There’s a problem looming in the background. We have this vision of the big and powerful judge… of some kind of impersonal force that wants to control us. “Do what I say or go to hell.” I mean, God does judge us, and he does tell us we have to obey him, so how is that not the case? Well, just because it’s technically true doesn’t mean it’s the best way to understand what’s going on. What’s wrong with that picture?
It misrepresents what it actually means to be in heaven and what joy really means. So many problems come from using words without thinking about their meaning. Do you know what heaven is? It’s the place where God’s will is always followed perfectly. If someone doesn’t like doing God’s will, why would they want to go to heaven?
But why is it always about God’s will? How is that not just another way of saying God wants to control us? Because “control” implies selfishness… it implies taking away freedom. And what Jesus says here seems to make it worse: “I no longer call you slaves.” If we were slaves before, it meant we had no freedom, right? But how do we move from being slaves to being friends? “You are my friends if you do what I command you.” So, first we’re slaves, which means we have to do what our master says, but the way to stop being slaves is to… do what the master says? How does any of this make sense?

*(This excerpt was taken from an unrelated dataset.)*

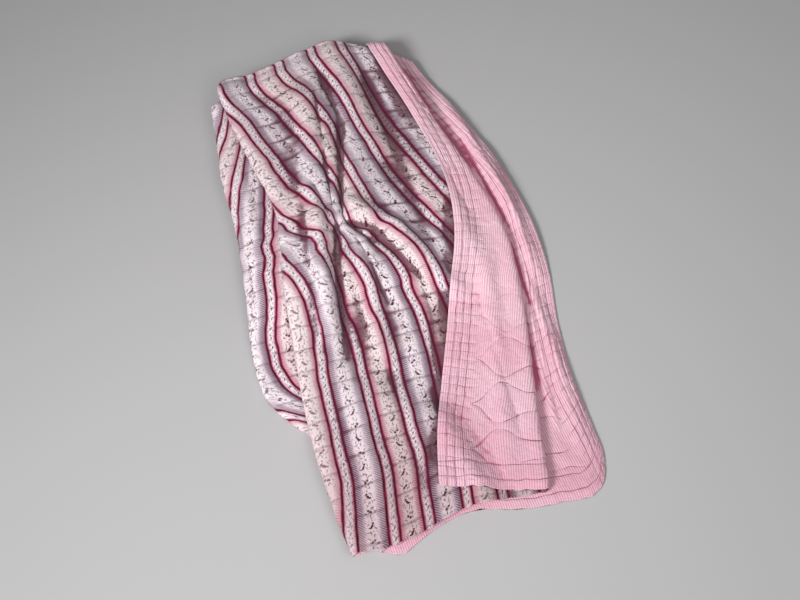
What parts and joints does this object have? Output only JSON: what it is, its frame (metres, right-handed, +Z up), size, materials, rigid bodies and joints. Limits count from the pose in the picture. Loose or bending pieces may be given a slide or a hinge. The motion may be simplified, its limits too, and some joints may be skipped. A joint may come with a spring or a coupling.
{
  "type": "boutis quilt",
  "caption": "Quilted cotton bed cover, striped side up, folded lengthwise and laid flat with one side turned back to its rose reverse and the top end turned under.",
  "frame": {"origin": "middle of the folded quilt's footprint, on the floor that it lies on", "axes": "+Z up from the floor, +Y from the foot hems towards the cross fold at the far end, +X towards the rose flap"},
  "size_m": [0.7256, 1.0806, 0.0888],
  "materials": {
    "striped_cotton": "matte printed cotton, quilted",
    "rose_cotton": "matte pin-striped rose cotton, quilted"
  },
  "bodies": {
    "root": {"quilt_top": "striped_cotton", "quilt_back": "rose_cotton"}
  },
  "joints": []
}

The key is this next line: “because I have told you everything I have heard from my Father.” The difference between obeying God as a slave and obeying him as a friend is simple, yet also hard for us to fully grasp. The difference is love. As a slave, obedience is about external compulsion. It’s doing what I say because you have to. As a friend, obedience is about internal transformation; it’s about doing what Jesus says because we love him and trust that it will make us free and joyful.
Joy is not a reward. It is not an add on. God doesn’t hand us joy like a boss hands us a paycheck. God doesn’t send people to hell because they didn’t pass his test or because he’s being stingy. It’s not like he can just give us heaven and joy the way grandma gives us candy. Heaven is not something we get, it is a way of being. Joy grows from inside. It comes from being a certain kind of person. Being in heaven, where joy is eternal, is more about who we are than what we have. And who we are comes from two things: how we’re made and what we choose to do. We inherit human nature by God’s design, but then we choose who to become by our habits and by accepting grace.
This is why obeying God is not about taking away our freedom. God is love. What is love? It is to will, to choose the good of another. It is an objective reality, choosing what is good, not just what feels good.God’s commands are literally for our own benefit. God’s nature is love. He cannot help but want what is best for us. It has nothing to do with ego or control or insecurity. Simply because he exists as love, he wants what’s best for us. And what is best for us? What is best for a human being? To be happy, to be full of joy… to be what we’re meant to be.
And what human beings are meant to be is in relationship. A human being who refuses to be in a relationship with God goes to hell not because God is petty and mean, but because being in heaven is by definition a relationship with God. Being joyful is, by definition, the fruit of a relationship. Giving someone a piece of paper that says they’re a doctor doesn’t make them a doctor. What makes them a doctor is being a person who both knows how to heal others and chooses to do so. What makes a person joyful is both knowing how to love and choosing to do so. To be in heaven is to do this perfectly and eternally. If someone refuses to learn what love is and refuses to act on love, then they can’t go to heaven because they themselves choose not to.
The reality is that God designed the universe and he designed human beings. Because he is love, he designed human beings to love. St. Peter visits a pagan roman centurion in the first reading at says “God shows no partiality. Rather, in every nation whoever fears him and acts uprightly is acceptable to him.” Cornelius fears God – he prays. He acts uprightly – he gives alms to the poor. But Peter is not content with that. He orders him to be baptized, to move through reverential fear into a deeper and more personal love. To become a friend of Jesus who obeys him not to get a reward, but because he knows Jesus wants what’s best and because he wants it too.
This is why we insist that being Catholic is the way to go to heaven. We have the most knowledge of who God is because he told us. We have the sacraments that enable us to not only know God, but to imitate him, to become like him, to be transformed by grace from slaves into friends. “I have told you this so… your joy might be complete.” Only love begets joy. God is love. See who God is and what he’s done. Choose to do the same, choose to love as he does and you will know joy.